Practical takeaways for allocators and traders

  • For allocators: A spot AVAX ETF reduces operational burdens for exposure and could justify small to moderate strategic allocations to layer‑1 growth exposure — but allocate with an eye on tokenomics and liquidity risk.

  • For traders: Expect squeezes around large creation/redemption windows and monitor exchange reserves and custodian inflows as early signals. Use implied volatility and ETF‑spot spreads to find arbitrage or hedging opportunities.

  • For risk managers: Model scenarios where ETF inflows materially reduce exchange float and stress test liquidation paths. Custodial concentration and AP behavior are second‑order risks to monitor.

For comparative context on macro‑crypto signals, many traders still watch Bitcoin direction for risk appetite, while activity migration to layer‑1-specific DeFi stacks may change where yield and volume accumulate, a factor familiar to analysts tracking DeFi rotations.

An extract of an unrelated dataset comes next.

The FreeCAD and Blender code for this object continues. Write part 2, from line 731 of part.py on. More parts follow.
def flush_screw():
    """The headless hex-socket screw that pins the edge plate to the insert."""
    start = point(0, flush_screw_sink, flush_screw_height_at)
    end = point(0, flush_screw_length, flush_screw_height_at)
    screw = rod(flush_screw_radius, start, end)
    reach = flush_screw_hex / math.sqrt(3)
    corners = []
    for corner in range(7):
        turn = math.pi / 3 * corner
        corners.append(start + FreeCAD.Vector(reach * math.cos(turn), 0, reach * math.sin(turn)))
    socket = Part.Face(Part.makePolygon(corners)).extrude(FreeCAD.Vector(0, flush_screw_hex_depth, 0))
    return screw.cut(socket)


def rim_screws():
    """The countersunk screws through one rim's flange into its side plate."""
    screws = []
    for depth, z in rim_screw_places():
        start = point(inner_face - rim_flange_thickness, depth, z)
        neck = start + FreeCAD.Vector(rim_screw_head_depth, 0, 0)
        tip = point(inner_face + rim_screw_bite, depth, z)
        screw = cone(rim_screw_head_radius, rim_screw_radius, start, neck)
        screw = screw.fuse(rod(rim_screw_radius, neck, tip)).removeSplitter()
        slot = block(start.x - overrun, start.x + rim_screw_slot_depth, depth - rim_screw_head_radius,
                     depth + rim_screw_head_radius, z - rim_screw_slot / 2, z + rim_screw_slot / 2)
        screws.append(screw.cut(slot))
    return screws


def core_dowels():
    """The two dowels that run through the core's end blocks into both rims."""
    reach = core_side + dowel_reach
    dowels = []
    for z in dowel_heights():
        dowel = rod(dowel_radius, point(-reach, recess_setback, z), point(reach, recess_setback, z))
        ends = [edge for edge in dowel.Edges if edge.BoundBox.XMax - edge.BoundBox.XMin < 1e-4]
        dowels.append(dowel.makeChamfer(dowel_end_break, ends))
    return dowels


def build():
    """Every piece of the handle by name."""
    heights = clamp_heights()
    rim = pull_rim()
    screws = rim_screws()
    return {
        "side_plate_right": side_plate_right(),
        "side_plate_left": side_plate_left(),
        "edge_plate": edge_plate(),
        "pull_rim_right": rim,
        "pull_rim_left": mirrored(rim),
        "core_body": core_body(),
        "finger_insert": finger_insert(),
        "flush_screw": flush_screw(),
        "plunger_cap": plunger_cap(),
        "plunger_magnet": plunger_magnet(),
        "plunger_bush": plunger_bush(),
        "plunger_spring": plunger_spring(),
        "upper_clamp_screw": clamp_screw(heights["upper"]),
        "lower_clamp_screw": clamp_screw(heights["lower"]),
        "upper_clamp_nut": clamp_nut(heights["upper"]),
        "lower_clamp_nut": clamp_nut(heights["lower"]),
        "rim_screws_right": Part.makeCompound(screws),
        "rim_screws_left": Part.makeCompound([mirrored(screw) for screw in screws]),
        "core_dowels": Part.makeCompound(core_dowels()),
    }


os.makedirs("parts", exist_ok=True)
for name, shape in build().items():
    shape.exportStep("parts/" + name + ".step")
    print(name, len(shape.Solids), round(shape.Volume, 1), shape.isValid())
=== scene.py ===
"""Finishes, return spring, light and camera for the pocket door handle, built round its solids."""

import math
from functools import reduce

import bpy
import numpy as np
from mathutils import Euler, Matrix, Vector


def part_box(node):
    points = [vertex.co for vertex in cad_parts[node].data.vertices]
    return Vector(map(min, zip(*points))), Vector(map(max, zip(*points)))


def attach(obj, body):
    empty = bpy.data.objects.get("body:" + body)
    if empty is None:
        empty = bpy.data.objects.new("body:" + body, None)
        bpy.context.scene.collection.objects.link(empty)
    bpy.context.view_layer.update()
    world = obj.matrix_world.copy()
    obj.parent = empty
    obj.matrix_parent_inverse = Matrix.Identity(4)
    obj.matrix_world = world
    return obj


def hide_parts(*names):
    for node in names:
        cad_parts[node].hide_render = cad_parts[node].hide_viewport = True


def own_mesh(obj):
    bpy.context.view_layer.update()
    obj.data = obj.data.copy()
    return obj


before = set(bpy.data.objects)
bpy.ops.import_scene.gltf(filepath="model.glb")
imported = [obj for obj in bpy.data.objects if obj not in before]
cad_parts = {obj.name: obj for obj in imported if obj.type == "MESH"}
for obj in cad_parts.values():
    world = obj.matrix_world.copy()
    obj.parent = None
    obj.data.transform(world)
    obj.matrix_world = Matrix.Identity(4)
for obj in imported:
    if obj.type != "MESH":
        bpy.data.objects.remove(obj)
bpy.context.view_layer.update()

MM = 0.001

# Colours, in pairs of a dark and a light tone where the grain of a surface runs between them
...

Conclusion — the AVAX ETF as a market structure inflection point

The VanEck spot AVAX ETF on Nasdaq is more than a new ticker; it’s a market‑structure experiment that ties institutional demand flows directly to on‑chain supply dynamics. Expect near‑term upside potential that aligns with analyst price zones (the $15.50–$16.50 band cited by market commentators), but recognize the outcome depends on creation/redemption mechanics, market‑maker capacity, and on‑chain behavior such as staking and custodial accumulation.

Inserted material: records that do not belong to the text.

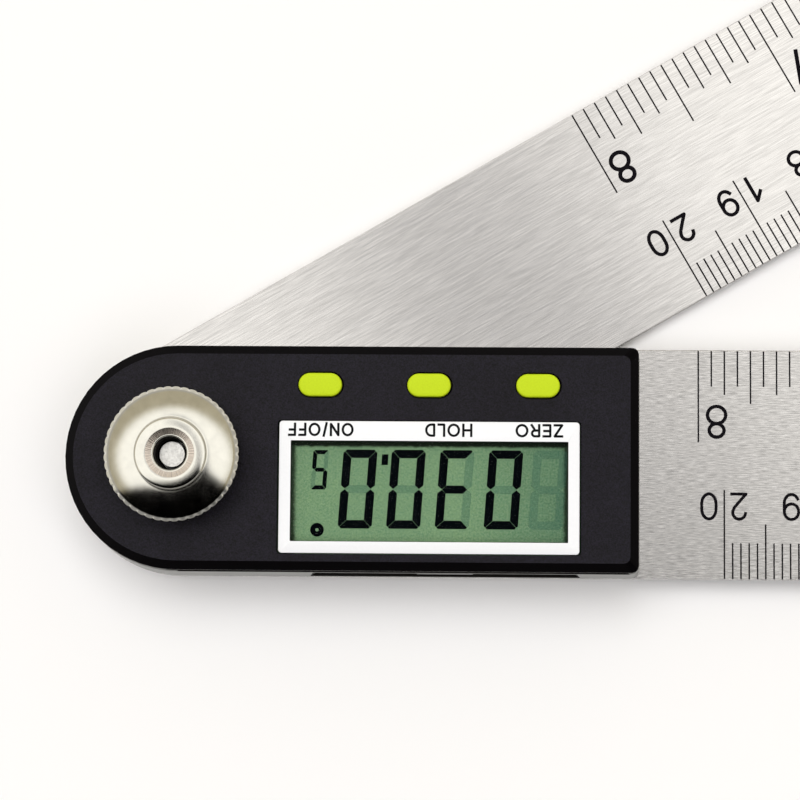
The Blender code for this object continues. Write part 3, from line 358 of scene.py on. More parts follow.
class Surface(Nodes):
    """A Principled material and the nodes that feed it. Noise has its scale per metre."""

    def __init__(self, name, colour, roughness, metallic=0.0, **values):
        self.material = bpy.data.materials.new(name)
        self.material.use_nodes = True
        super().__init__(self.material.node_tree)
        self.shader = self.tree.nodes["Principled BSDF"]
        self.feed_all(self.shader, {"Base Color": colour, "Roughness": roughness, "Metallic": metallic})
        self.feed_all(self.shader, values)

    def place(self, stretch=(1.0, 1.0, 1.0), turn=0.0):
        """The object's own coordinates, turned about Z and then stretched."""
        coordinates = self.node("TexCoord").outputs["Object"]
        turned = self.node("Mapping", Vector=coordinates, Rotation=(0.0, 0.0, turn))
        return self.node("Mapping", Vector=turned.outputs[0], Scale=stretch).outputs[0]

    def noise(self, scale, detail=3.0, roughness=0.55, at=None):
        at = at or self.place()
        made = self.node("TexNoise", Vector=at, Scale=scale, Detail=detail, Roughness=roughness)
        return made.outputs["Fac"]

    def colour(self, value):
        self.feed(self.shader.inputs["Base Color"], value)

    def roughness(self, value):
        self.feed(self.shader.inputs["Roughness"], value)

    def bump(self, height, distance, strength=1.0):
        made = self.node("Bump", Height=height, Distance=distance, Strength=strength)
        self.feed(self.shader.inputs["Normal"], made.outputs[0])


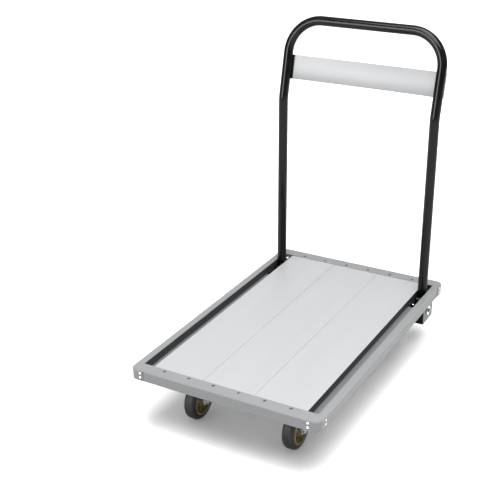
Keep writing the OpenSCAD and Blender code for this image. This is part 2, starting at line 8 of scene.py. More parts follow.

Longer term, a successful AVAX ETF could accelerate a wave of spot products for other layer‑1s, reshaping how institutions allocate to crypto beyond Bitcoin and Ethereum. Watch exchange balances, custodian filings, ETF AUM growth, and NAV/spot spreads for the clearest early signals. For allocators evaluating product‑driven demand catalysts, the VanEck AVAX listing is a test case worth close attention.